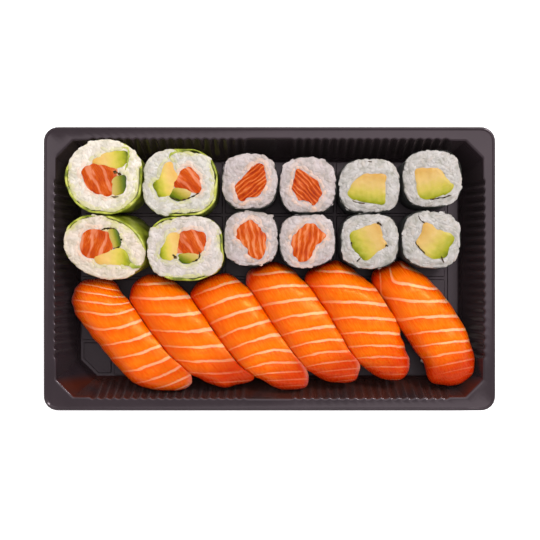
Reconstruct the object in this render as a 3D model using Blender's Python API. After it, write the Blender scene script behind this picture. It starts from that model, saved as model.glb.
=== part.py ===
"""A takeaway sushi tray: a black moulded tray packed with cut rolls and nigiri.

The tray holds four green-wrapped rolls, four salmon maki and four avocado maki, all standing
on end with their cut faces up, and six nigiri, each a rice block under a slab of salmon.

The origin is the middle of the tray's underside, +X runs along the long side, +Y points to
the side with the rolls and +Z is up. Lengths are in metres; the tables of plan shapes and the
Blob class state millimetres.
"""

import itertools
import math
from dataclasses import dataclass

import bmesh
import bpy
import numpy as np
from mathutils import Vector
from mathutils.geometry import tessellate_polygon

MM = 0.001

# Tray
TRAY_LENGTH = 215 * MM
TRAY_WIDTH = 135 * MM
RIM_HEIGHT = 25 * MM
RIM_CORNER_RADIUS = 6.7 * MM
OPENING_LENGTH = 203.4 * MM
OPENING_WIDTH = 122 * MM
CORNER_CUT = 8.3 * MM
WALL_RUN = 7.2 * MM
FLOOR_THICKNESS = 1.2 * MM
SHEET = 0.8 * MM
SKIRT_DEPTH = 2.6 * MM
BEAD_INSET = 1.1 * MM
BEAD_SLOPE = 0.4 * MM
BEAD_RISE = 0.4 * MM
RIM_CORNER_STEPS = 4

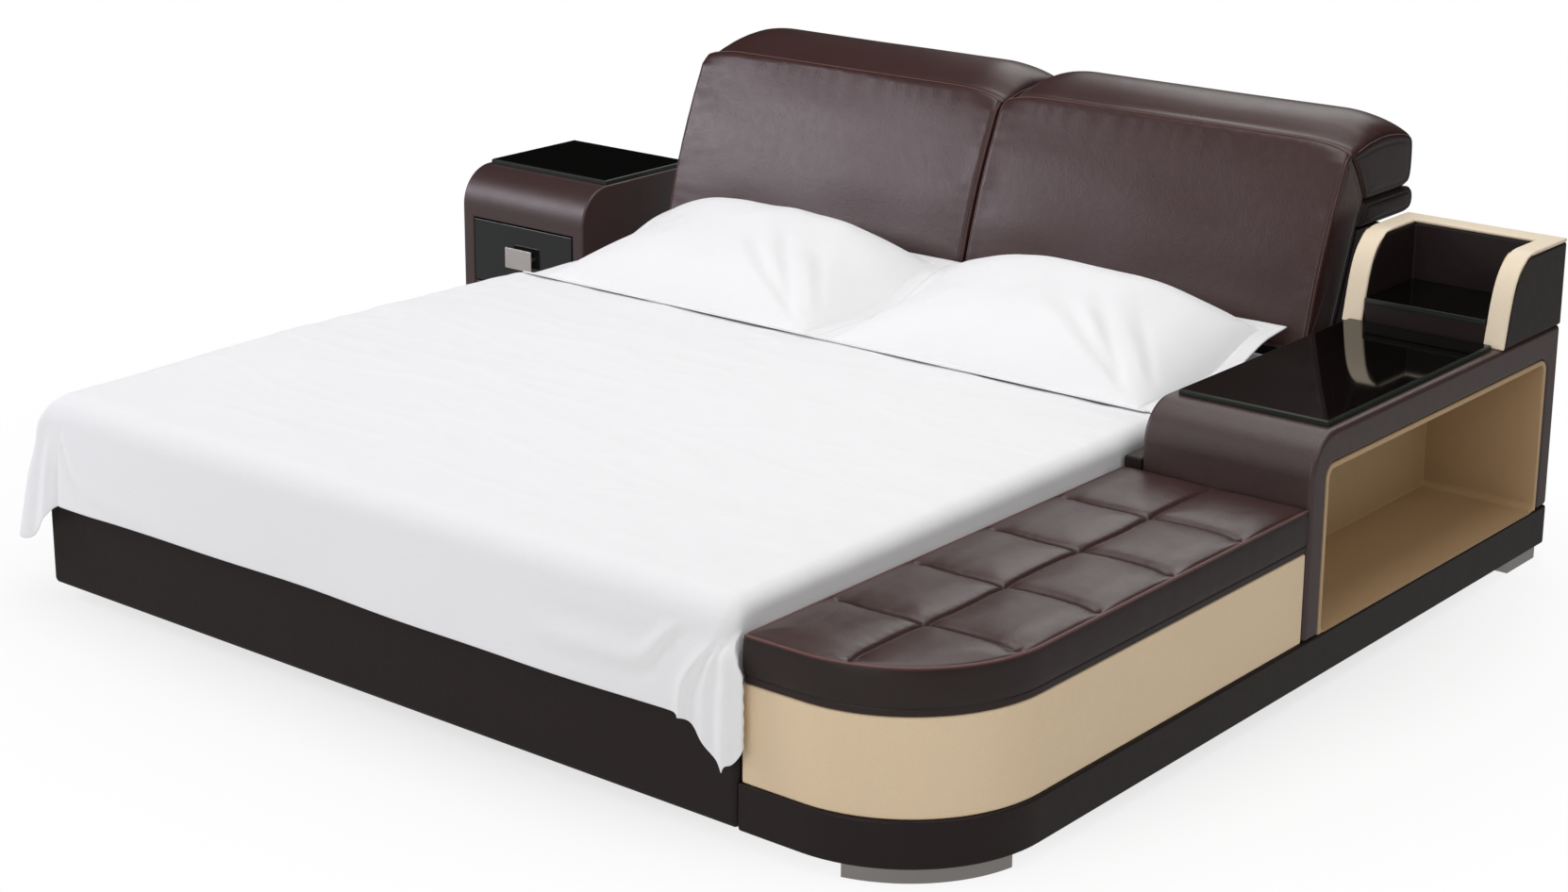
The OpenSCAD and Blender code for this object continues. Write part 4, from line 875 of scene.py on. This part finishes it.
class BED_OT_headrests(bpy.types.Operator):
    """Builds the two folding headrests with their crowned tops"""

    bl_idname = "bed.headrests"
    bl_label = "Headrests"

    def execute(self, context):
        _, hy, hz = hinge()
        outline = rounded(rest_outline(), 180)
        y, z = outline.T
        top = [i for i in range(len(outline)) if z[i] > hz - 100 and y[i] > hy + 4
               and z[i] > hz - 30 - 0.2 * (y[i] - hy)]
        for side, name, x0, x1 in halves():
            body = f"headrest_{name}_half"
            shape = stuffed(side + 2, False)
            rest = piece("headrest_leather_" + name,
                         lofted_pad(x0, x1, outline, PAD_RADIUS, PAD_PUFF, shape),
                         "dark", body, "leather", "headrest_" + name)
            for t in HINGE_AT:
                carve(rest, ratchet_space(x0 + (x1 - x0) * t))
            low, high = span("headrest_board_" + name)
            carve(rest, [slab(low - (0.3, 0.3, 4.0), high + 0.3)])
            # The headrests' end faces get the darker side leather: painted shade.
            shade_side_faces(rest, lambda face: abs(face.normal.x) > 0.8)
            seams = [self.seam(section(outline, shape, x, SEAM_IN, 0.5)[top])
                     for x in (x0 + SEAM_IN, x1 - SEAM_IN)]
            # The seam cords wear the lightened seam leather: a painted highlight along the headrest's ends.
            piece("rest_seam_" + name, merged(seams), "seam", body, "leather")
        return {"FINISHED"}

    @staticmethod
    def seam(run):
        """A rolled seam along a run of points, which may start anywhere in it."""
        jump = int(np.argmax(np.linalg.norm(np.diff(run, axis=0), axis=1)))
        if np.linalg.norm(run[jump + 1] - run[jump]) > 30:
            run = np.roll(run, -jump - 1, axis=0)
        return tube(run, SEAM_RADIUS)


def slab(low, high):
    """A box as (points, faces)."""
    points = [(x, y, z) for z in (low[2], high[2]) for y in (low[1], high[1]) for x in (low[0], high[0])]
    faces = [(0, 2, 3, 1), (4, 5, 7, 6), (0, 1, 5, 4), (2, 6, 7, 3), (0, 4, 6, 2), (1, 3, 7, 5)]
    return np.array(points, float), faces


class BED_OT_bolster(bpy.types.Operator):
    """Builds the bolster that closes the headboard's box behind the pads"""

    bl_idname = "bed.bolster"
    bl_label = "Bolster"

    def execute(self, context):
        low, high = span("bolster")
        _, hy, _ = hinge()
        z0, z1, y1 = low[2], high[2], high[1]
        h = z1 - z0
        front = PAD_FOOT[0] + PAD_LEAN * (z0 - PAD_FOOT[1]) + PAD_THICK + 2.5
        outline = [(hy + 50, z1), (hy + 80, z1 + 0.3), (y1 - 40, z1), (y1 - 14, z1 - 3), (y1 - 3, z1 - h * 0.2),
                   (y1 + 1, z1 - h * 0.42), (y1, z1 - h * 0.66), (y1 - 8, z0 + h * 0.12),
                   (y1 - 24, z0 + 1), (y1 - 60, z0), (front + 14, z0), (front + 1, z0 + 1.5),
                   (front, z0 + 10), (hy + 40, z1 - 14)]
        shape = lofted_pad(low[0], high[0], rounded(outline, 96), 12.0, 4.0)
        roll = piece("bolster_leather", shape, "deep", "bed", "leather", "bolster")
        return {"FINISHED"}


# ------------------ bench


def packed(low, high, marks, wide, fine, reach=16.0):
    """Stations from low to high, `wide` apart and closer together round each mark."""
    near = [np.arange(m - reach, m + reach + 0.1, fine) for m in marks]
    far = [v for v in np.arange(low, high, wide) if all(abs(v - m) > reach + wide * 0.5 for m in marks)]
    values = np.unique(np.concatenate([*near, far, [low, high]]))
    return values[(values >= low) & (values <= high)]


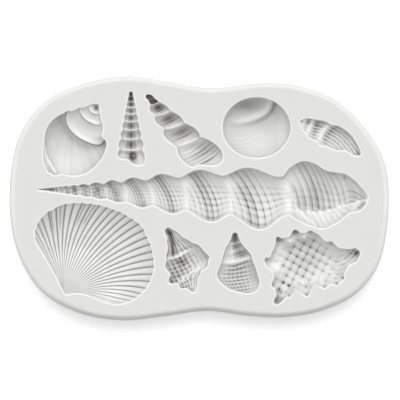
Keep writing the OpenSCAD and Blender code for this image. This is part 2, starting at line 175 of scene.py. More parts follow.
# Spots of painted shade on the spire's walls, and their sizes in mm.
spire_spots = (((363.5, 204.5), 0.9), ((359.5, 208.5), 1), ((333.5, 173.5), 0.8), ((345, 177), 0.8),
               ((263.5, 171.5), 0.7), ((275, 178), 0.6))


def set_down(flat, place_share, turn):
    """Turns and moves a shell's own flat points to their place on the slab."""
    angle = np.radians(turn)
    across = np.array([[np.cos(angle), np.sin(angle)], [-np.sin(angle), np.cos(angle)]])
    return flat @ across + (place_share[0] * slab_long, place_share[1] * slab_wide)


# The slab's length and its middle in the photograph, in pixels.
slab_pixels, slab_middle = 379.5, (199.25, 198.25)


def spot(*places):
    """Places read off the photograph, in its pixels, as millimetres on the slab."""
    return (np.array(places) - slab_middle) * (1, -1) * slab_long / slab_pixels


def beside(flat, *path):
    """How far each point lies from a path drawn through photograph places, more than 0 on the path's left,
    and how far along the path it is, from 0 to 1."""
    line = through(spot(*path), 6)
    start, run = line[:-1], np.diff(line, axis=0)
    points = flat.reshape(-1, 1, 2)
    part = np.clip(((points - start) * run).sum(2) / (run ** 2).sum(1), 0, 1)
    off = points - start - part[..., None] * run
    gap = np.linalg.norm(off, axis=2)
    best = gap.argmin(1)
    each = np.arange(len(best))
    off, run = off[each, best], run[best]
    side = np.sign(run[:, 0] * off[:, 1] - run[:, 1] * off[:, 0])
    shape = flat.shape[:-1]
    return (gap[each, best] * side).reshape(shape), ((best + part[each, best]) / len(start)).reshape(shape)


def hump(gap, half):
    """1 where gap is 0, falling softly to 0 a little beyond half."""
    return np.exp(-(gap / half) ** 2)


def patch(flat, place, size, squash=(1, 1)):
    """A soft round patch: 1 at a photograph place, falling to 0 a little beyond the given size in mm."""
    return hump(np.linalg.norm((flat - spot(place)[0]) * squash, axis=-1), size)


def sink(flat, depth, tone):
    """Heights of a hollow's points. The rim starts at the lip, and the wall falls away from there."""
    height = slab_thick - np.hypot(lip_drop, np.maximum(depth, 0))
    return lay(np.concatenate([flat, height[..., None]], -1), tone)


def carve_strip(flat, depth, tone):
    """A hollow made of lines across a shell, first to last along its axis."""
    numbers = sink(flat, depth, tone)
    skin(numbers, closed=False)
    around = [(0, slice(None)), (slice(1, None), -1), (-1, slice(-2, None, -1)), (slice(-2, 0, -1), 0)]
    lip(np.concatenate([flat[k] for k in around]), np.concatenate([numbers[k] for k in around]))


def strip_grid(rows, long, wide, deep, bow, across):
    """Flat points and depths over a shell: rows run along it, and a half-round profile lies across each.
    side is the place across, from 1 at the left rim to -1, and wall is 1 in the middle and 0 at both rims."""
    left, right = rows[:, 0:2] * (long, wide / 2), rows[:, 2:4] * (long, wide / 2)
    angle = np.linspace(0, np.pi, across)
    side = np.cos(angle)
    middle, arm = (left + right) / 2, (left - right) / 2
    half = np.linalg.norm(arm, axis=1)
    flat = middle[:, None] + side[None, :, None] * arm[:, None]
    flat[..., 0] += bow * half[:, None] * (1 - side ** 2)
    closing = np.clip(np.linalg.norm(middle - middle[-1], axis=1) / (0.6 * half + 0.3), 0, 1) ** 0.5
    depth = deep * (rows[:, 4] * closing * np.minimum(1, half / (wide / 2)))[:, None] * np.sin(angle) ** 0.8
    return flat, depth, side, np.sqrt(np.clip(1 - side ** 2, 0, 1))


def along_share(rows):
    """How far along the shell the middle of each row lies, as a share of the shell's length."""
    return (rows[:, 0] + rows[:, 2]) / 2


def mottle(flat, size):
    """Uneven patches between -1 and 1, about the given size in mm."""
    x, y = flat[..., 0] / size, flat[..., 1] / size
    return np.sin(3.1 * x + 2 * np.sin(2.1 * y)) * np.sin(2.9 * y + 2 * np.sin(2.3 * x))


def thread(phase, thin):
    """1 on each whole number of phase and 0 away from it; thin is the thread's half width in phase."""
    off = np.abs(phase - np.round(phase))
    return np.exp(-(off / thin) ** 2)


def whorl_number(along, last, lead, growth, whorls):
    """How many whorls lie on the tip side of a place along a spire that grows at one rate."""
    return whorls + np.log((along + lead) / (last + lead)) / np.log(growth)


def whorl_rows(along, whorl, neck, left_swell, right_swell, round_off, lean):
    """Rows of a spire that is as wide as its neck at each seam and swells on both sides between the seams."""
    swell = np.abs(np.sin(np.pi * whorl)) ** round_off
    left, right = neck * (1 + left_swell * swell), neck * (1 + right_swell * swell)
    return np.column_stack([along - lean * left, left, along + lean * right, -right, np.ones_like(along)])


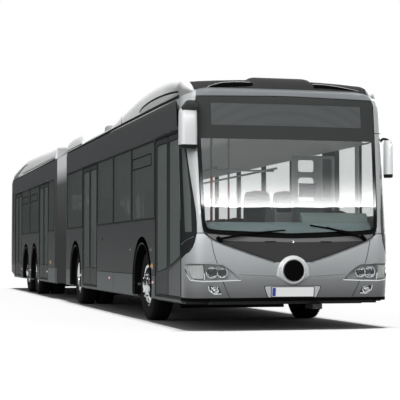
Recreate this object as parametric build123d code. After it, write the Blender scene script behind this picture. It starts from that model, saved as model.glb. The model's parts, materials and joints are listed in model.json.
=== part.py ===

•••••

■ EXERCISE PROMPT
Start with the line that contains "Keep writing the" and end with the line that contains "return hump(np.linalg.norm((flat - spot(place)[0])"; give those lines again exactly, and no others.

■ CORRECT ANSWER
Keep writing the OpenSCAD and Blender code for this image. This is part 2, starting at line 175 of scene.py. More parts follow.
# Spots of painted shade on the spire's walls, and their sizes in mm.
spire_spots = (((363.5, 204.5), 0.9), ((359.5, 208.5), 1), ((333.5, 173.5), 0.8), ((345, 177), 0.8),
               ((263.5, 171.5), 0.7), ((275, 178), 0.6))


def set_down(flat, place_share, turn):
    """Turns and moves a shell's own flat points to their place on the slab."""
    angle = np.radians(turn)
    across = np.array([[np.cos(angle), np.sin(angle)], [-np.sin(angle), np.cos(angle)]])
    return flat @ across + (place_share[0] * slab_long, place_share[1] * slab_wide)


# The slab's length and its middle in the photograph, in pixels.
slab_pixels, slab_middle = 379.5, (199.25, 198.25)


def spot(*places):
    """Places read off the photograph, in its pixels, as millimetres on the slab."""
    return (np.array(places) - slab_middle) * (1, -1) * slab_long / slab_pixels


def beside(flat, *path):
    """How far each point lies from a path drawn through photograph places, more than 0 on the path's left,
    and how far along the path it is, from 0 to 1."""
    line = through(spot(*path), 6)
    start, run = line[:-1], np.diff(line, axis=0)
    points = flat.reshape(-1, 1, 2)
    part = np.clip(((points - start) * run).sum(2) / (run ** 2).sum(1), 0, 1)
    off = points - start - part[..., None] * run
    gap = np.linalg.norm(off, axis=2)
    best = gap.argmin(1)
    each = np.arange(len(best))
    off, run = off[each, best], run[best]
    side = np.sign(run[:, 0] * off[:, 1] - run[:, 1] * off[:, 0])
    shape = flat.shape[:-1]
    return (gap[each, best] * side).reshape(shape), ((best + part[each, best]) / len(start)).reshape(shape)


def hump(gap, half):
    """1 where gap is 0, falling softly to 0 a little beyond half."""
    return np.exp(-(gap / half) ** 2)


def patch(flat, place, size, squash=(1, 1)):
    """A soft round patch: 1 at a photograph place, falling to 0 a little beyond the given size in mm."""
    return hump(np.linalg.norm((flat - spot(place)[0]) * squash, axis=-1), size)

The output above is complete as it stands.